> WHAT TO WORK ON: Please output the data below exactly as given, starting at its first line and stopping after the line that contains "FLOOR_LOW = 0.0002".

> LISTED RECORDS:
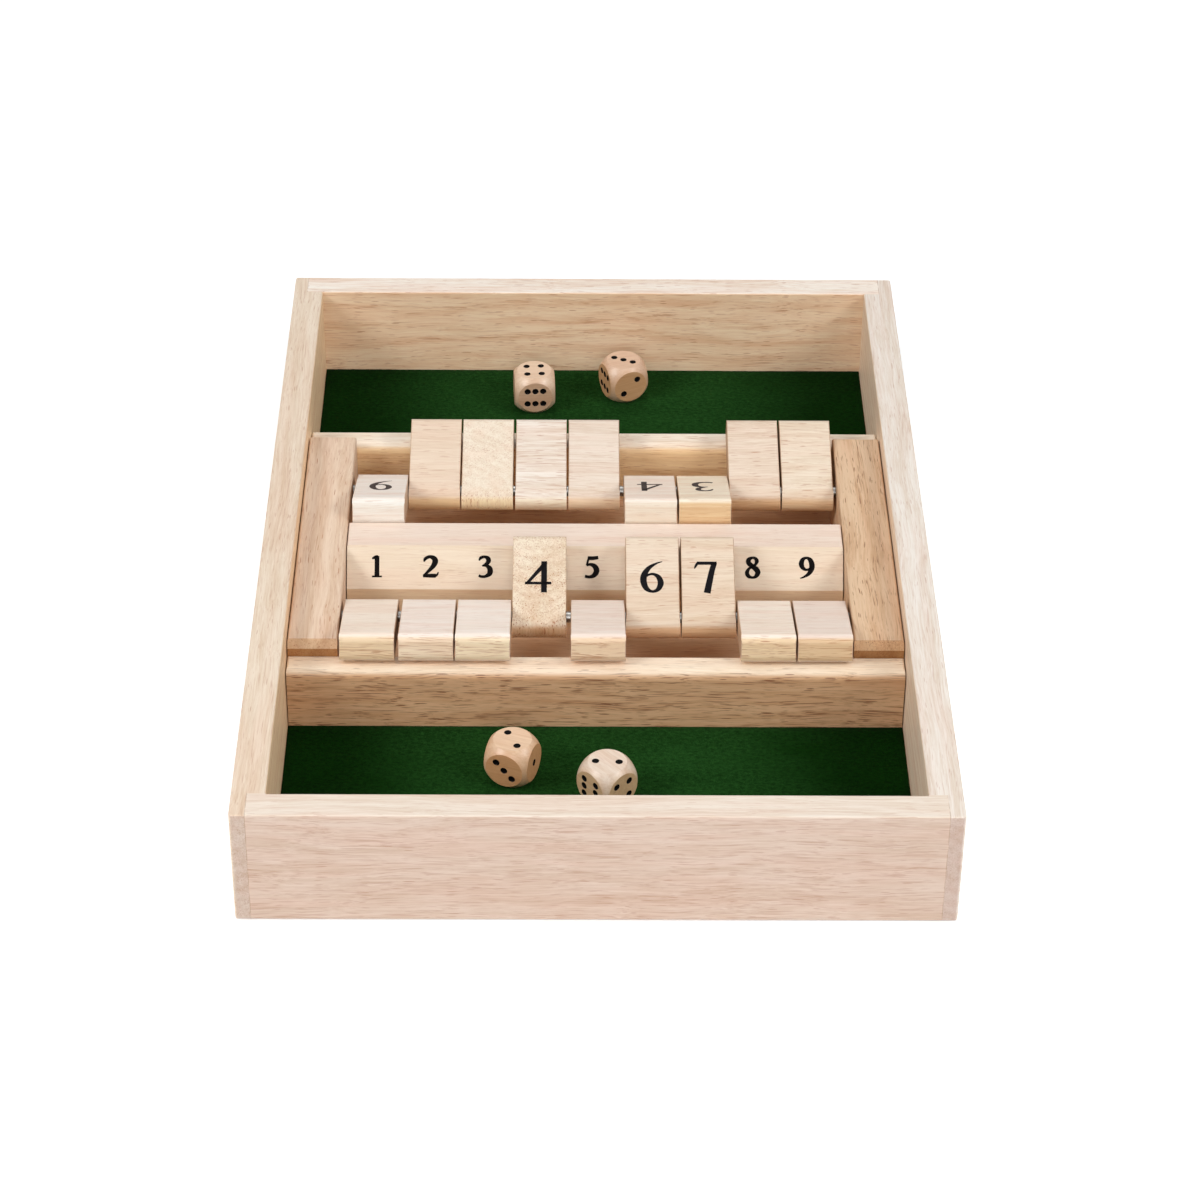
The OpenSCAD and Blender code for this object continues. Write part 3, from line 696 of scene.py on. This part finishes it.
felt = felt_material()
felt_sheet("front_felt", "front_felt_sheet", felt)
felt_sheet("back_felt", "back_felt_sheet", felt)


# ---------------------------------------------------------------- floor, light and camera

NEAR, FAR = 0.5, 2.2                  # metres from the tray between which the floor's glow grows
NEAR_GLOW, FAR_GLOW = 0.35, 0.8
FLOOR_SIZE = 4.0
FLOOR_LOW = 0.0002                    # how far the floor lies under the tray, in metres


def floor():
    """A pale floor. It glows for the camera alone, so that it is white but lights nothing."""
    t = Tree("white_table")
    coords = t.add("ShaderNodeTexCoord")
    cloud = t.noise(coords.outputs["Object"], (3, 3, 3), 3)
    colour = t.mix(cloud, (0.90, 0.90, 0.90, 1), (0.93, 0.93, 0.93, 1))
    bsdf = t.add("ShaderNodeBsdfPrincipled", {"Base Color": colour, "Roughness": 0.85,
                                              "Specular IOR Level": 0.1})
    away = t.add("ShaderNodeVectorMath", {0: coords.outputs["Object"]},
                 operation="LENGTH").outputs["Value"]
    white = t.ramp(away, NEAR, FAR, NEAR_GLOW, FAR_GLOW)
    glow = t.add("ShaderNodeEmission", {
        "Color": (1, 1, 1, 1), "Strength": t.math("MULTIPLY", t.camera_sees(), white),
    })
    both = t.add("ShaderNodeAddShader", {0: bsdf.outputs[0], 1: glow.outputs[0]})
    t.tree.links.new(both.outputs[0], t.out.inputs["Surface"])
    bm = bmesh.new()
    bmesh.ops.create_grid(bm, x_segments=8, y_segments=8, size=FLOOR_SIZE)
    mesh = bpy.data.meshes.new("table_top")
    bm.to_mesh(mesh)
    bm.free()
    mesh.materials.append(t.material)
    table = bpy.data.objects.new("table_top", mesh)
    bpy.context.scene.collection.objects.link(table)
    table.location.z = -FLOOR_LOW


def softbox(name, at, aim, size, power):
    light = bpy.data.lights.new(name, "AREA")
    light.shape = "DISK"
    light.size = size
    light.energy = power
    lamp = bpy.data.objects.new(name, light)
    bpy.context.scene.collection.objects.link(lamp)
    lamp.location = at
    lamp.rotation_euler = (Vector(aim) - Vector(at)).to_track_quat("-Z", "Y").to_euler()


def sky(ambient):
    """Even light all round, seen as white by the camera."""
    world = bpy.data.worlds.new("studio")
    world.use_nodes = True
    tree = world.node_tree
    tree.nodes.clear()
    rays = tree.nodes.new("ShaderNodeLightPath")
    seen = rays.outputs["Is Camera Ray"]
    for kind in ("Is Glossy Ray", "Is Transmission Ray"):
        either = tree.nodes.new("ShaderNodeMath")
        either.operation = "MAXIMUM"
        tree.links.new(seen, either.inputs[0])
        tree.links.new(rays.outputs[kind], either.inputs[1])
        seen = either.outputs[0]
    lit, shown = (tree.nodes.new("ShaderNodeBackground") for _ in range(2))
    lit.inputs["Color"].default_value = (1, 1, 1, 1)
    lit.inputs["Strength"].default_value = ambient
    shown.inputs["Color"].default_value = (1, 1, 1, 1)
    shown.inputs["Strength"].default_value = 1.0
    choose = tree.nodes.new("ShaderNodeMixShader")
    tree.links.new(seen, choose.inputs[0])
    tree.links.new(lit.outputs[0], choose.inputs[1])
    tree.links.new(shown.outputs[0], choose.inputs[2])
    out = tree.nodes.new("ShaderNodeOutputWorld")
    tree.links.new(choose.outputs[0], out.inputs["Surface"])
    bpy.context.scene.world = world


def camera():
    """The photograph's camera, found from the tray's outline."""
    sensor, focal_px, photo_px = 36.0, 3461.5, 1200
    yaw, pitch, roll = 0.01198, 0.62961, 0.01052
    at = Vector((-10.4, -1036.36, 763.19)) * MM
    ahead = Vector((math.sin(yaw) * math.cos(pitch), math.cos(yaw) * math.cos(pitch),
                    -math.sin(pitch)))
    level = Vector((math.cos(yaw), -math.sin(yaw), 0))
    upright = level.cross(ahead)
    right = level * math.cos(roll) + upright * math.sin(roll)
    up = upright * math.cos(roll) - level * math.sin(roll)
    data = bpy.data.cameras.new("photo_camera")
    data.sensor_width = sensor
    data.lens = sensor * focal_px / photo_px
    data.clip_start, data.clip_end = 0.05, 50
    eye = bpy.data.objects.new("photo_camera", data)
    bpy.context.scene.collection.objects.link(eye)
    eye.matrix_world = Matrix.Translation(at) @ Matrix((right, up, -ahead)).transposed().to_4x4()
    bpy.context.scene.camera = eye


AMBIENT = 0.22
LAMPS = {                             # place, aim, width in metres and power in watts
    "left": ((-1.0, -0.5, 0.94), (0, 0, 0.02), 0.6, 9.2),
    "right": ((1.0, -0.5, 0.94), (0, 0, 0.02), 0.6, 8.2),
    "front": ((0.0, -1.35, 0.75), (0, 0, 0.02), 0.7, 5.2),
    "back": ((0.0, 0.55, 1.25), (0, 0.05, 0.02), 0.7, 3.3),
}
floor()
sky(AMBIENT)
for lamp, settings in LAMPS.items():
    softbox(lamp, *settings)
camera()
bpy.context.scene.view_settings.view_transform = "Standard"
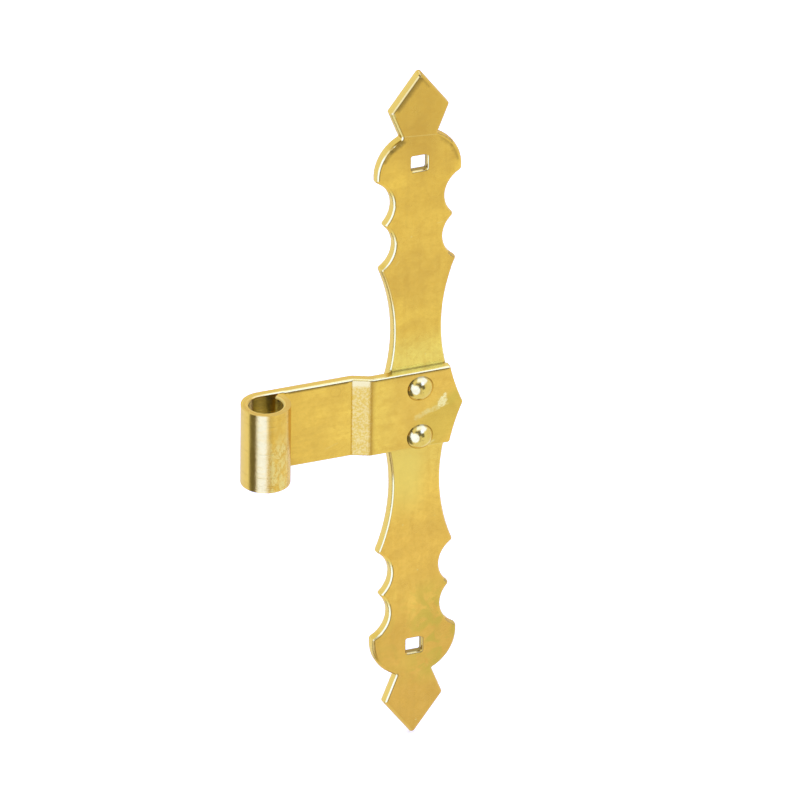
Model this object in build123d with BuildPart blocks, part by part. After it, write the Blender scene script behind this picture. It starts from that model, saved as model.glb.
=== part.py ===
from build123d import *
from math import asin, degrees, radians, tan
import os

os.makedirs("parts", exist_ok=True)

# Pressed steel cross hinge for a gate or shutter, hung from a pin that isn't part of it.
# The origin is on the axis of the rolled eye, half way up. +Z is up, the eye is at the left (-X),
# and the wood lies behind the hinge, on the +Y side. All sizes are in millimetres.

# Driving dimensions
sheet = 3.0                # thickness of both pressed pieces
plate_height = 303.0       # tip to tip, before the tips are rounded
arm_width = 35.0
bore_radius = 7.0          # inside of the rolled eye
eye_to_plate = 66.2        # from the eye's axis to the plate's centreline
square_side = 6.6          # holes that stop a coach bolt from turning
square_height = 110.0      # of the holes' centres above and below the middle
step_start = 37.7          # where the arm's step towards the front begins
step_angle = 24.0
bend_radius = 1.5          # inside radius of the step's two bends
roll_gap = 0.9             # between the rolled end and the arm's front face
head_radius = 5.5
head_height = 3.3
shank_radius = 3.0
tail_radius = 4.5
rivet_sideways = 0.4       # off the plate's centreline
rivet_heights = {"upper_rivet": 9.5, "lower_rivet": -12.4}

# Soft edges that punching leaves on the front
plate_edge_round = 1.8
arm_edge_round = 0.8
hole_edge_round = 0.8

# Planes that the pieces share
eye_radius = bore_radius + sheet
back_y = eye_radius                    # against the wood: the plate and the arm's root
plate_front_y = back_y - sheet
arm_front_y = plate_front_y - sheet    # the arm's outer part lies on the plate's front
half_height = plate_height / 2
half_width = arm_width / 2

plate_back = Plane(origin=(eye_to_plate, back_y, 0), x_dir=(1, 0, 0), z_dir=(0, -1, 0))
wood_side = Plane(origin=(eye_to_plate, back_y, 0), x_dir=(-1, 0, 0), z_dir=(0, 1, 0))
rivet_places = [(-rivet_sideways, height) for height in rivet_heights.values()]


# The vertical plate: spearheads, round lobes, two scallops and a waist on each side, the same
# above and below. Points are (sideways, up) from the plate's middle.

spear_side = (12.7, 134.4)
neck = (8.0, 122.4)
lobe_end = (18.1, 103.8)
upper_cusp = (15.1, 84.2)
lower_cusp = (16.3, 64.6)
pad_edge = (14.8, 9.0)
lobe_radius = 18.3
scallop_radius = 12.0
waist_radius = 80.0
square_corner_radius = 0.7

# How far each corner of the outline is rounded
corner_rounds = [
    ((0, half_height), 1.4),
    (spear_side, 1.0),
    (neck, 0.5),
    (lobe_end, 1.5),
    (upper_cusp, 1.0),
    (lower_cusp, 1.0),
    (pad_edge, 6.0),
]

with BuildPart() as ornamental_plate:
    with BuildSketch(plate_back) as outline:
        with BuildLine():
            Polyline((0, half_height), spear_side, neck)
            RadiusArc(neck, lobe_end, lobe_radius)
            RadiusArc(lobe_end, upper_cusp, -scallop_radius)
            RadiusArc(upper_cusp, lower_cusp, -scallop_radius)
            RadiusArc(lower_cusp, pad_edge, -waist_radius)
            Line(pad_edge, (pad_edge[0], 0))
            mirror(about=Plane.XZ)
            mirror(about=Plane.YZ)
        make_face()
        for (sideways, up), radius in corner_rounds:
            for x, y in {(sideways, up), (-sideways, up), (sideways, -up), (-sideways, -up)}:
                fillet(outline.vertices().sort_by_distance((x, y))[0], radius)
    extrude(amount=sheet)
    front = ornamental_plate.faces().sort_by(Axis.Y)[0]
    fillet(front.outer_wire().edges(), plate_edge_round)

    # square bolt holes, with softened front rims
    with BuildSketch(plate_back):
        with Locations((0, square_height), (0, -square_height)):
            RectangleRounded(square_side, square_side, square_corner_radius)
    extrude(amount=sheet, mode=Mode.SUBTRACT)
    front = ornamental_plate.faces().sort_by(Axis.Y)[0]
    for rim in front.inner_wires():
        fillet(rim.edges(), hole_edge_round)

    # rivet holes, widened at the back for the flattened tails
    with Locations(wood_side):
        with Locations(*rivet_places):
            CounterSinkHole(shank_radius, tail_radius, sheet, counter_sink_angle=90)

ornamental_plate.part.label = "ornamental_plate"
export_step(ornamental_plate.part, "parts/ornamental_plate.step")


# The arm: one strip, rolled forwards into the open eye at its left end, stepped forwards by its
# own thickness where it passes onto the plate, and pointed at its right end

arm_corner_x = eye_to_plate + 13.1     # where the pointed end begins
arm_tip_x = eye_to_plate + 18.6
point_hollow_radius = 90.0             # the two sides of the point are slightly hollow
point_corner_radius = 1.0
point_tip_radius = 1.3
roll_corner_radius = 0.5

# The rolled end stops where its outer corner is roll_gap short of the arm's front face
roll_end_angle = degrees(asin((plate_front_y - roll_gap) / eye_radius))
roll_sweep = 270 + roll_end_angle

# The step is drawn with sharp corners first. Each corner is shifted along the arm so that the
# strip keeps its thickness on the slope.
step_run = sheet / tan(radians(step_angle))
corner_shift = sheet / 2 * tan(radians(step_angle / 2))
first_bend_x = step_start + bend_radius
second_bend_x = first_bend_x + step_run
front_bends = [(first_bend_x - corner_shift, plate_front_y), (second_bend_x - corner_shift, arm_front_y)]
back_bends = [(first_bend_x + corner_shift, back_y), (second_bend_x + corner_shift, plate_front_y)]
bend_rounds = [
    (front_bends[0], bend_radius),
    (back_bends[1], bend_radius),
    (front_bends[1], bend_radius + sheet),
    (back_bends[0], bend_radius + sheet),
]

with BuildPart() as eye_arm:
    with BuildSketch(Plane.XY.offset(-half_width)) as strip:
        with BuildLine():
            roll_inside = CenterArc((0, 0), bore_radius, 90, roll_sweep)
            roll_outside = CenterArc((0, 0), eye_radius, 90, roll_sweep)
            Line(roll_inside @ 1, roll_outside @ 1)
            Polyline((0, back_y), *back_bends, (arm_tip_x, plate_front_y), (arm_tip_x, arm_front_y))
            Polyline((arm_tip_x, arm_front_y), *reversed(front_bends), (0, plate_front_y))
        make_face()
        for corner, radius in [*bend_rounds, (roll_outside @ 1, roll_corner_radius)]:
            fillet(strip.vertices().sort_by_distance(corner)[0], radius)
    extrude(amount=arm_width)

    # pointed right end
    with BuildSketch(Plane.XZ) as point:
        with BuildLine():
            Polyline(
                (arm_corner_x, -half_width),
                (-eye_radius, -half_width),
                (-eye_radius, half_width),
                (arm_corner_x, half_width),
            )
            RadiusArc((arm_corner_x, half_width), (arm_tip_x, 0), -point_hollow_radius)
            RadiusArc((arm_tip_x, 0), (arm_corner_x, -half_width), -point_hollow_radius)
        make_face()
        fillet(point.vertices().group_by(Axis.X)[1], point_corner_radius)
        fillet(point.vertices().group_by(Axis.X)[-1], point_tip_radius)
    extrude(amount=2 * eye_radius, both=True, mode=Mode.INTERSECT)

    # soft edges on the front of the strip, from the eye's bore to the right end and round its point
    slope_middle = ((front_bends[0][0] + front_bends[1][0]) / 2, (plate_front_y + arm_front_y) / 2)
    along_front = [
        (-bore_radius, 0),
        (step_start / 2, plate_front_y),
        front_bends[0],
        slope_middle,
        front_bends[1],
        (eye_to_plate, arm_front_y),
    ]
    soft_edges = [
        eye_arm.edges().sort_by_distance((x, y, z))[0]
        for x, y in along_front
        for z in (half_width, -half_width)
    ]
    right_end = eye_arm.faces().sort_by_distance((eye_to_plate, arm_front_y, 0))[0]
    soft_edges += right_end.edges().filter_by(lambda e: e.center().X > arm_corner_x - point_corner_radius)
    fillet(soft_edges, arm_edge_round)

    with Locations(wood_side):
        with Locations(*rivet_places):
            Hole(shank_radius)

eye_arm.part.label = "eye_arm"
export_step(eye_arm.part, "parts/eye_arm.step")


# The two rivets: a domed head on the arm, a shank through both holes, and a tail hammered into
# the widened hole until it is level with the plate's back

dome_radius = (head_radius**2 + head_height**2) / (2 * head_height)
dome_top_y = arm_front_y - head_height
tail_start_y = back_y - (tail_radius - shank_radius)
rivet_x = eye_to_plate + rivet_sideways

for name, height in rivet_heights.items():
    with BuildPart() as rivet:
        with BuildSketch(Plane(origin=(rivet_x, 0, height), x_dir=(1, 0, 0), z_dir=(0, 0, 1))):
            with BuildLine():
                Polyline(
                    (head_radius, arm_front_y),
                    (shank_radius, arm_front_y),
                    (shank_radius, tail_start_y),
                    (tail_radius, back_y),
                    (0, back_y),
                    (0, dome_top_y),
                )
                RadiusArc((0, dome_top_y), (head_radius, arm_front_y), -dome_radius)
            make_face()
        revolve(axis=Axis((rivet_x, 0, height), (0, 1, 0)))
    rivet.part.label = name
    export_step(rivet.part, f"parts/{name}.step")
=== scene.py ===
from math import cos, radians, sin

import bpy
from mathutils import Matrix, Vector


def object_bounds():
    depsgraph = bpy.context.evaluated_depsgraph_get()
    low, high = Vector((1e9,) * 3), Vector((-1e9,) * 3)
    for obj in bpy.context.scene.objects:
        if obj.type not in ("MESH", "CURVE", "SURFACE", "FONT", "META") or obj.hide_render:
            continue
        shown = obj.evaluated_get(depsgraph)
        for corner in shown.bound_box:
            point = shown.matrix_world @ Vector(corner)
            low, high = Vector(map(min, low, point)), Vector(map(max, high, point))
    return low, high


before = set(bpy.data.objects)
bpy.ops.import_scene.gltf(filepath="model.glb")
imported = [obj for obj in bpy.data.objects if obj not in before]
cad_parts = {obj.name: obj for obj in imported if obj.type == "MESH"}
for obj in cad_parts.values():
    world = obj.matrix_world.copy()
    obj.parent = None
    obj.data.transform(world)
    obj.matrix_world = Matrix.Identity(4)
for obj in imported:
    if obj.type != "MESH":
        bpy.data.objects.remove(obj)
cad_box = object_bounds()
scene = bpy.context.scene


# Camera: a long lens to the left of the hinge and above it

CAMERA_AZIMUTH = radians(-20.83)
CAMERA_ELEVATION = radians(30.0)
CAMERA_ROLL = radians(0.64)
CAMERA_PLACE = (-2.3747, -6.3900, 3.9557)
LENS, SENSOR_WIDTH = 900, 36    # millimetres
NEAREST_SEEN, FARTHEST_SEEN = 0.5, 60


def add_camera():
    azimuth, elevation = CAMERA_AZIMUTH, CAMERA_ELEVATION
    back = Vector((sin(azimuth) * cos(elevation), -cos(azimuth) * cos(elevation), sin(elevation)))
    level = Vector((cos(azimuth), sin(azimuth), 0))
    steep = back.cross(level)
    right = cos(CAMERA_ROLL) * level + sin(CAMERA_ROLL) * steep
    up = back.cross(right)
    data = bpy.data.cameras.new("camera")
    data.lens = LENS
    data.sensor_width = SENSOR_WIDTH
    data.clip_start = NEAREST_SEEN
    data.clip_end = FARTHEST_SEEN
    camera = bpy.data.objects.new("camera", data)
    turn = Matrix((right, up, back)).transposed().to_4x4()
    camera.matrix_world = Matrix.Translation(CAMERA_PLACE) @ turn
    scene.collection.objects.link(camera)
    scene.camera = camera


add_camera()


# Small helpers for node graphs. A value is a number, a colour or another node's output.


def put(socket, value):
    if isinstance(value, bpy.types.NodeSocket):
        socket.id_data.links.new(value, socket)
    else:
        socket.default_value = value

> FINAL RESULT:
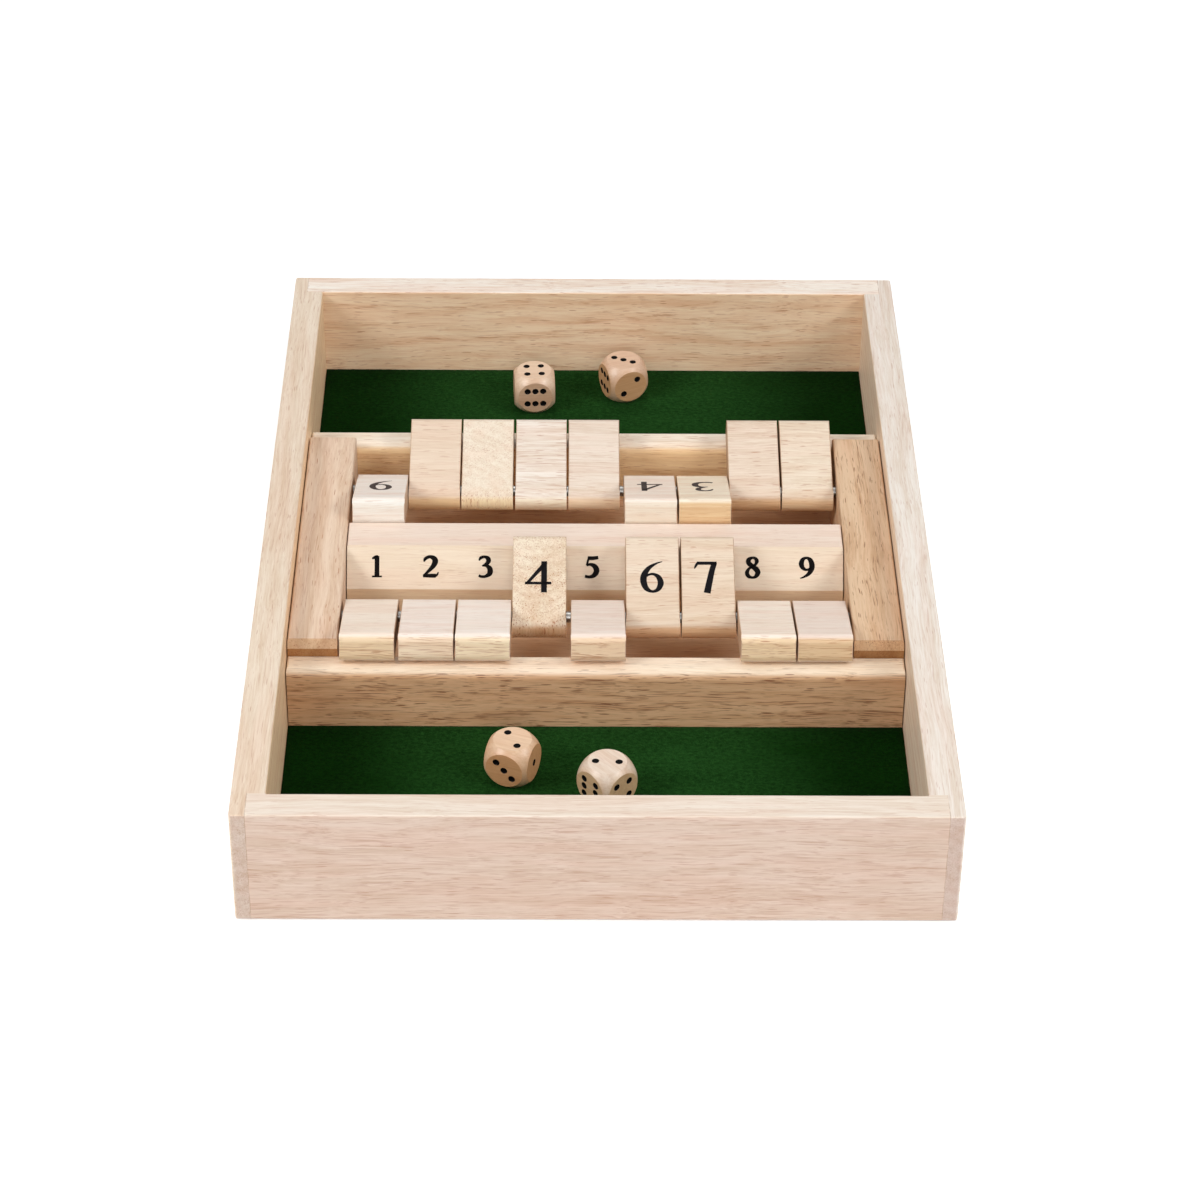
The OpenSCAD and Blender code for this object continues. Write part 3, from line 696 of scene.py on. This part finishes it.
felt = felt_material()
felt_sheet("front_felt", "front_felt_sheet", felt)
felt_sheet("back_felt", "back_felt_sheet", felt)


# ---------------------------------------------------------------- floor, light and camera

NEAR, FAR = 0.5, 2.2                  # metres from the tray between which the floor's glow grows
NEAR_GLOW, FAR_GLOW = 0.35, 0.8
FLOOR_SIZE = 4.0
FLOOR_LOW = 0.0002                    # how far the floor lies under the tray, in metres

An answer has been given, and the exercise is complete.